More than words
Vermont State Poet Laureate Chard deNiord.
Arts

More than words

Poetry Out Loud competition seeks to keep the oral storytelling tradition alive for a new generation

BRATTLEBORO — The great poet Wystan H. Auden once wrote, “But poetry makes nothing happen.”

And a few years later, wisely, he reversed himself.

Poetry makes many things happen, especially when it comes alive in the minds of high school students.

On Friday, Dec. 16, at 2 p.m., at Brattleboro Union High School, the school will present its eighth annual Poetry Out Loud Competition.

Poetry Out Loud, which grows more in popularity each year, is a national poetry recitation competition for high school students.

Its curriculum materials include an online poetry anthology, a comprehensive teacher's guide, videos of student performances, lesson plans, and promotional and media guides. Hard copies of materials are free for teachers participating in the official program.

In Vermont, Poetry Out Loud is a joint venture of the National Endowment for the Arts and the Vermont Arts Council. State Poet Laureate Chard deNiord will make the opening comments at the competition.

“It's exciting to see students catch fire with poetry and live with language,” deNiord said. “It's 'the news that stays the news,' as Ezra Pound once said. Someone falls in love with a poem and it stays with them for the rest of their life. They carry it around in their heads. They can tap this vital verbal story that pertains to their lives.”

Celebrating oral tradition

Our culture lost something with the invention of the printing press, deNiord said.

“It ended a centuries-old oral tradition - one that goes further back than Homer - and competitions like this one restore the strength of language.”

As an example, he quoted lines by the Roman poet Cattulus: “I hate and I love/You may ask how this is possible/I don't know/But it's happening right now/And it hurts.”

“This is the kind of meaningful poem for someone who is ambivalent about something right now,” DeNiord said. “Young people are hungry for stories that can stay with them. This is something we've lost that is coming back.”

At BUHS, some English classes offer Poetry Out Loud as an elective and some as a requirement. Students who aren't in an English class this year may also compete.

In order to compete, BUHS students have to find poems that speak to them, memorize them, rehearse their performance, and then participate in classroom competitions where their teacher is the judge.

The winners qualify for the Dec. 16 school competition, where they will be judged by a panel of experts from the community. This year's judges are former BUHS English Department chair Nancy Olson, who began the competition eight years ago; Ricky Davidson, executive of the Boys & Girls Club of Brattleboro; and Dr. Leigh Marthe.

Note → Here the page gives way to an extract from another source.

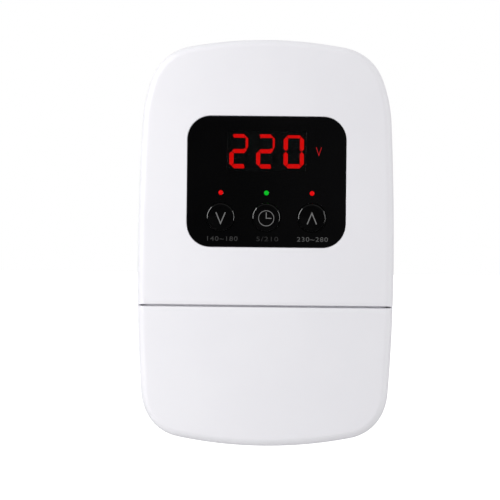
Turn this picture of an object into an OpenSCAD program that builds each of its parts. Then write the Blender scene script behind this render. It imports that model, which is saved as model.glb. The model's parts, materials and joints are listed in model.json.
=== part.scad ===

The winner of the school competition goes on to compete at the Vermont Semi-Finals and Finals. At least one BUHS student was once a runner-up at the state level.

Winners to Washington

State winners and their chaperones travel to Washington, D.C., in the spring for the National competition, where college scholarships are just some of the prizes.

“There's scholarship money once the kids get to the national level, but we really do love this competition for the exposure to poetry,” said Peter J. Cannizzaro, chair of the English Department. “We want [kids] to know that poetry can span all kinds of lives and experiences. We hope that they can find in poetry some connection to their own existence.”

The students choose their poems from the Poetry Out Loud collection (www.poetryoutloud.com). “They memorize the poems and perform them,” Cannizzaro said. “They are judged on such things as physical presence, voice and articulation, dramatic appropriateness, evidence of understanding, and overall performance.”

Some 15 to 20 students recite at each school-wide competition, Cannizzaro said.

“Sometimes we've had as many as 60 or 70 or maybe even a couple more than that,” Cannizzaro said.

The event is free and popular. The audience is drawn from students, parents, and members of the community.

“I'm happy to say that every year one of the a cappella groups from the school joins us, and we usually get a really good audience,” Cannizzaro said. “And at least one elementary school is busing in kids to join us.”